DATA SECTION -
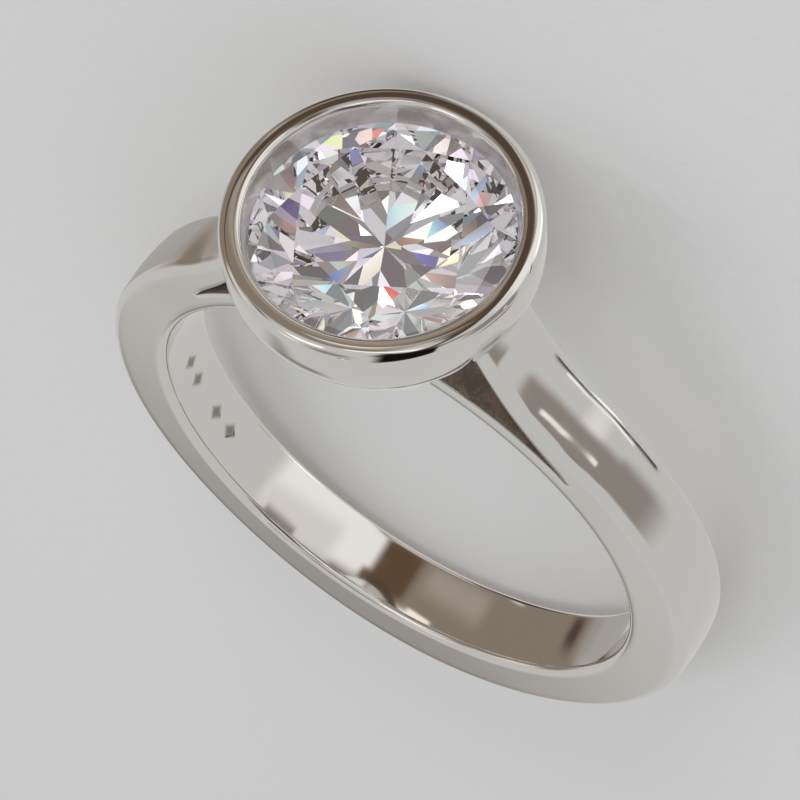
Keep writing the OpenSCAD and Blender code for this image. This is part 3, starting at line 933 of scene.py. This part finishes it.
def put_camera(focal):
    """The camera at the photo's angle to the ring, leaned with it onto the floor plane."""
    lens = bpy.data.cameras.new("camera")
    lens.lens = focal / MM
    lens.sensor_width = 36
    lens.clip_start, lens.clip_end = 0.001, 10
    camera = bpy.data.objects.new("camera", lens)
    bpy.context.collection.objects.link(camera)
    matrix = np.eye(4)
    matrix[:3, :3] = LAY @ (CAMERA_AXES * [[1], [-1], [-1]]).T
    matrix[:3, 3] = laid(CAMERA_PLACE)
    camera.matrix_world = Matrix(matrix.tolist())
    bpy.context.scene.camera = camera


class RING_OT_stage(Operator):
    """Lays out the floor, the light and the camera"""
    bl_idname = "ring.stage"
    bl_label = "Stage"

    def execute(self, context):
        scene = context.scene
        put_floor(scene.ring_studio.floor_size, scene.ring_finish.paper)
        for flag in FLAGS:
            put_flag(*flag)
        for number, box in enumerate(SOFT_BOXES):
            put_soft_box(f"soft_box_{number}", *box)
        scene.world = studio_world()
        # Enough bounces for a ray that turns often inside the stone
        scene.cycles.max_bounces = 24
        scene.cycles.glossy_bounces = scene.cycles.transmission_bounces = 16
        scene.view_settings.view_transform, scene.view_settings.look = "Standard", "None"
        put_camera(scene.ring_studio.focal)
        return {"FINISHED"}


class RING_PT_panel(Panel):
    """Lists the ring's pieces and sizes"""
    bl_idname = "RING_PT_panel"
    bl_label = "Solitaire ring"
    bl_space_type = "VIEW_3D"
    bl_region_type = "UI"
    bl_category = "Ring"

    def draw(self, context):
        for group in GROUPS:
            box = self.layout.box()
            box.label(text=group.removeprefix("ring_").capitalize())
            data = getattr(context.scene, group)
            for key in data.__annotations__:
                box.prop(data, key)
        for step in STEPS:
            self.layout.operator(step.bl_idname)


GROUPS = {"ring_band": RingBandSizes, "ring_cup": RingCupSizes, "ring_finish": RingFinishes,
          "ring_studio": RingStudio}
STEPS = (RING_OT_band, RING_OT_cup, RING_OT_stone, RING_OT_stage)
CLASSES = (*GROUPS.values(), *STEPS, RING_PT_panel)


def register():
    for c in CLASSES:
        bpy.utils.register_class(c)
    for name, group in GROUPS.items():
        setattr(bpy.types.Scene, name, PointerProperty(type=group))


def unregister():
    for name in GROUPS:
        delattr(bpy.types.Scene, name)
    for c in reversed(CLASSES):
        bpy.utils.unregister_class(c)


def main():
    """Registers the add-on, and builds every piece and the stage."""
    register()
    bpy.ops.ring.band()
    bpy.ops.ring.cup()
    bpy.ops.ring.stone()
    bpy.ops.ring.stage()


if __name__ == "__main__":
    main()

WRITTEN EXERCISE -
Copy out each line exactly.

RESPONSE TO THE TASK -
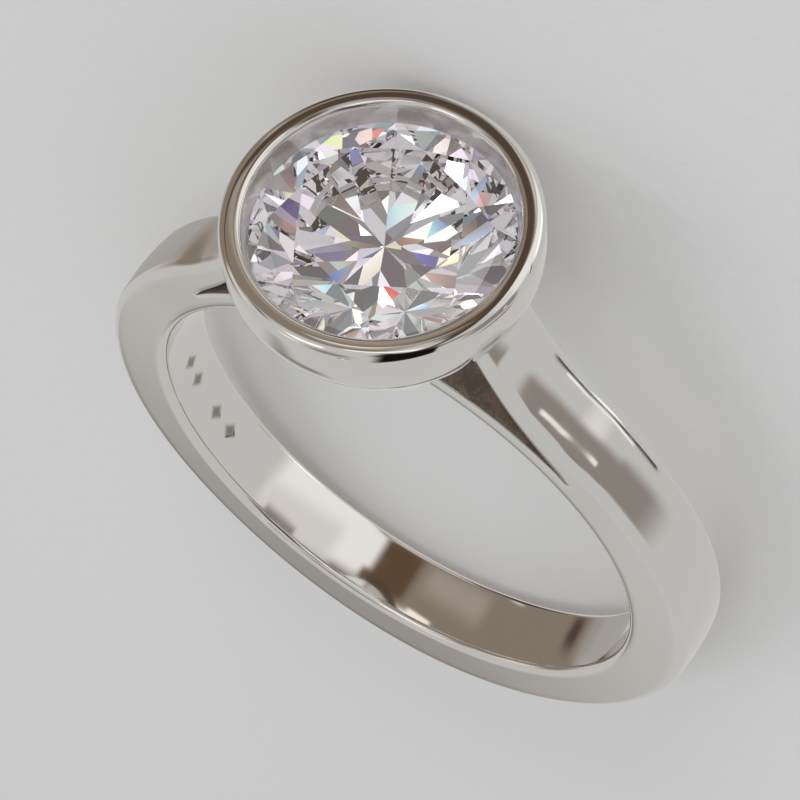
Keep writing the OpenSCAD and Blender code for this image. This is part 3, starting at line 933 of scene.py. This part finishes it.
def put_camera(focal):
    """The camera at the photo's angle to the ring, leaned with it onto the floor plane."""
    lens = bpy.data.cameras.new("camera")
    lens.lens = focal / MM
    lens.sensor_width = 36
    lens.clip_start, lens.clip_end = 0.001, 10
    camera = bpy.data.objects.new("camera", lens)
    bpy.context.collection.objects.link(camera)
    matrix = np.eye(4)
    matrix[:3, :3] = LAY @ (CAMERA_AXES * [[1], [-1], [-1]]).T
    matrix[:3, 3] = laid(CAMERA_PLACE)
    camera.matrix_world = Matrix(matrix.tolist())
    bpy.context.scene.camera = camera


class RING_OT_stage(Operator):
    """Lays out the floor, the light and the camera"""
    bl_idname = "ring.stage"
    bl_label = "Stage"

    def execute(self, context):
        scene = context.scene
        put_floor(scene.ring_studio.floor_size, scene.ring_finish.paper)
        for flag in FLAGS:
            put_flag(*flag)
        for number, box in enumerate(SOFT_BOXES):
            put_soft_box(f"soft_box_{number}", *box)
        scene.world = studio_world()
        # Enough bounces for a ray that turns often inside the stone
        scene.cycles.max_bounces = 24
        scene.cycles.glossy_bounces = scene.cycles.transmission_bounces = 16
        scene.view_settings.view_transform, scene.view_settings.look = "Standard", "None"
        put_camera(scene.ring_studio.focal)
        return {"FINISHED"}


class RING_PT_panel(Panel):
    """Lists the ring's pieces and sizes"""
    bl_idname = "RING_PT_panel"
    bl_label = "Solitaire ring"
    bl_space_type = "VIEW_3D"
    bl_region_type = "UI"
    bl_category = "Ring"

    def draw(self, context):
        for group in GROUPS:
            box = self.layout.box()
            box.label(text=group.removeprefix("ring_").capitalize())
            data = getattr(context.scene, group)
            for key in data.__annotations__:
                box.prop(data, key)
        for step in STEPS:
            self.layout.operator(step.bl_idname)


GROUPS = {"ring_band": RingBandSizes, "ring_cup": RingCupSizes, "ring_finish": RingFinishes,
          "ring_studio": RingStudio}
STEPS = (RING_OT_band, RING_OT_cup, RING_OT_stone, RING_OT_stage)
CLASSES = (*GROUPS.values(), *STEPS, RING_PT_panel)


def register():
    for c in CLASSES:
        bpy.utils.register_class(c)
    for name, group in GROUPS.items():
        setattr(bpy.types.Scene, name, PointerProperty(type=group))


def unregister():
    for name in GROUPS:
        delattr(bpy.types.Scene, name)
    for c in reversed(CLASSES):
        bpy.utils.unregister_class(c)


def main():
    """Registers the add-on, and builds every piece and the stage."""
    register()
    bpy.ops.ring.band()
    bpy.ops.ring.cup()
    bpy.ops.ring.stone()
    bpy.ops.ring.stage()


if __name__ == "__main__":
    main()